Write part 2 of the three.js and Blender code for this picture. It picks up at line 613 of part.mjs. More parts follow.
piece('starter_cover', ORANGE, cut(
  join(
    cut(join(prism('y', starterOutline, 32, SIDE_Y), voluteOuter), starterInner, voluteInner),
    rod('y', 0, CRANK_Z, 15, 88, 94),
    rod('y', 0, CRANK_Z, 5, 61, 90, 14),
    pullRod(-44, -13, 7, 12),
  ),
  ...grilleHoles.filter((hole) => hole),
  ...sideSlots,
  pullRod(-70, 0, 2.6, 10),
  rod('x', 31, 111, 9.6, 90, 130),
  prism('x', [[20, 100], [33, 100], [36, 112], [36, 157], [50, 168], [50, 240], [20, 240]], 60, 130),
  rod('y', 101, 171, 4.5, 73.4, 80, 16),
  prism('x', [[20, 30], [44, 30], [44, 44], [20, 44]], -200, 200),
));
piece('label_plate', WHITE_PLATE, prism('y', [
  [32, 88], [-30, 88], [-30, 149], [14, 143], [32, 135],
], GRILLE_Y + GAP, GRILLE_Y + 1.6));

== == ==

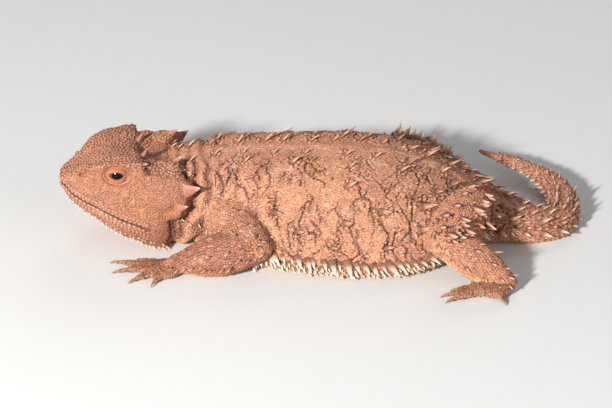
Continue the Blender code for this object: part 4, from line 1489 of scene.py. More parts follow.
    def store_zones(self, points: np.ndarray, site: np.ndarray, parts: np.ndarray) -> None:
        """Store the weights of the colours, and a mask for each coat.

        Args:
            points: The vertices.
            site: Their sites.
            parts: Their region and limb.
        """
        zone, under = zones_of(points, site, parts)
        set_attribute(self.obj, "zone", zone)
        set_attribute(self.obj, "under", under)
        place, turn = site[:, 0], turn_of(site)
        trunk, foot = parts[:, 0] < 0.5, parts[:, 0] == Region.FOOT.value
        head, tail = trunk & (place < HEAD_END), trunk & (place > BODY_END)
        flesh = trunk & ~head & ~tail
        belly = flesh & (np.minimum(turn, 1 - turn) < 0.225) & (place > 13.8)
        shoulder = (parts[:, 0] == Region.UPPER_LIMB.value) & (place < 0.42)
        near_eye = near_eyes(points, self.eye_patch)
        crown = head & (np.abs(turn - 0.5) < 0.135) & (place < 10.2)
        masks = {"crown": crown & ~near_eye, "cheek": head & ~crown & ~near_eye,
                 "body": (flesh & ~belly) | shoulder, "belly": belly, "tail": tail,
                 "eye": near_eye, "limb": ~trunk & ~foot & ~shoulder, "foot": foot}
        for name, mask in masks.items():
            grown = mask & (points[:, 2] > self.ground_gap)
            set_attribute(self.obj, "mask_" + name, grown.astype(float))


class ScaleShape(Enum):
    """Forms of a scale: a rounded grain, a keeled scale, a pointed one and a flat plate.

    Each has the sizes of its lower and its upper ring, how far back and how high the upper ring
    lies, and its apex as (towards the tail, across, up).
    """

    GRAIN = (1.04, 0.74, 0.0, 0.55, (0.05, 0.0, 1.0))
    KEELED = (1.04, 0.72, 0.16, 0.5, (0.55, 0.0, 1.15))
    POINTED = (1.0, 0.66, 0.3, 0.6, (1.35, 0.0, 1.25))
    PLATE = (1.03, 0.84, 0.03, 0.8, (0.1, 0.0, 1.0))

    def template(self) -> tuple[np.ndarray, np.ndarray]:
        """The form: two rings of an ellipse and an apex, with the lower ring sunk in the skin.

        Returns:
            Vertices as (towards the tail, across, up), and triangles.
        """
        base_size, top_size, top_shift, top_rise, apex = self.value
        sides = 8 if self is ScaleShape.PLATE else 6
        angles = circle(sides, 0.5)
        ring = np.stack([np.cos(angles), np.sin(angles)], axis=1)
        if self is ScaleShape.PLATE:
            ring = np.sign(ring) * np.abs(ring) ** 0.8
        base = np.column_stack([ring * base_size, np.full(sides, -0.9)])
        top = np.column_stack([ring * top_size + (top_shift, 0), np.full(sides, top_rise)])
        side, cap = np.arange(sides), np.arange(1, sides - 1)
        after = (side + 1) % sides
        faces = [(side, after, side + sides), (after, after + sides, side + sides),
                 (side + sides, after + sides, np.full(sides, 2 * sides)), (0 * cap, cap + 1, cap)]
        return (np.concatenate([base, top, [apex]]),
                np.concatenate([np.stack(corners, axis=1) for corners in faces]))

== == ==

* [WHAT THE TASK REQUIRES]
Your task is to retype the entries verbatim, starting with the line that holds "Write part 2" and stopping after the line that holds "GRILLE_Y + 1.6));".

* [COMPLETE ANSWER]
Write part 2 of the three.js and Blender code for this picture. It picks up at line 613 of part.mjs. More parts follow.
piece('starter_cover', ORANGE, cut(
  join(
    cut(join(prism('y', starterOutline, 32, SIDE_Y), voluteOuter), starterInner, voluteInner),
    rod('y', 0, CRANK_Z, 15, 88, 94),
    rod('y', 0, CRANK_Z, 5, 61, 90, 14),
    pullRod(-44, -13, 7, 12),
  ),
  ...grilleHoles.filter((hole) => hole),
  ...sideSlots,
  pullRod(-70, 0, 2.6, 10),
  rod('x', 31, 111, 9.6, 90, 130),
  prism('x', [[20, 100], [33, 100], [36, 112], [36, 157], [50, 168], [50, 240], [20, 240]], 60, 130),
  rod('y', 101, 171, 4.5, 73.4, 80, 16),
  prism('x', [[20, 30], [44, 30], [44, 44], [20, 44]], -200, 200),
));
piece('label_plate', WHITE_PLATE, prism('y', [
  [32, 88], [-30, 88], [-30, 149], [14, 143], [32, 135],
], GRILLE_Y + GAP, GRILLE_Y + 1.6));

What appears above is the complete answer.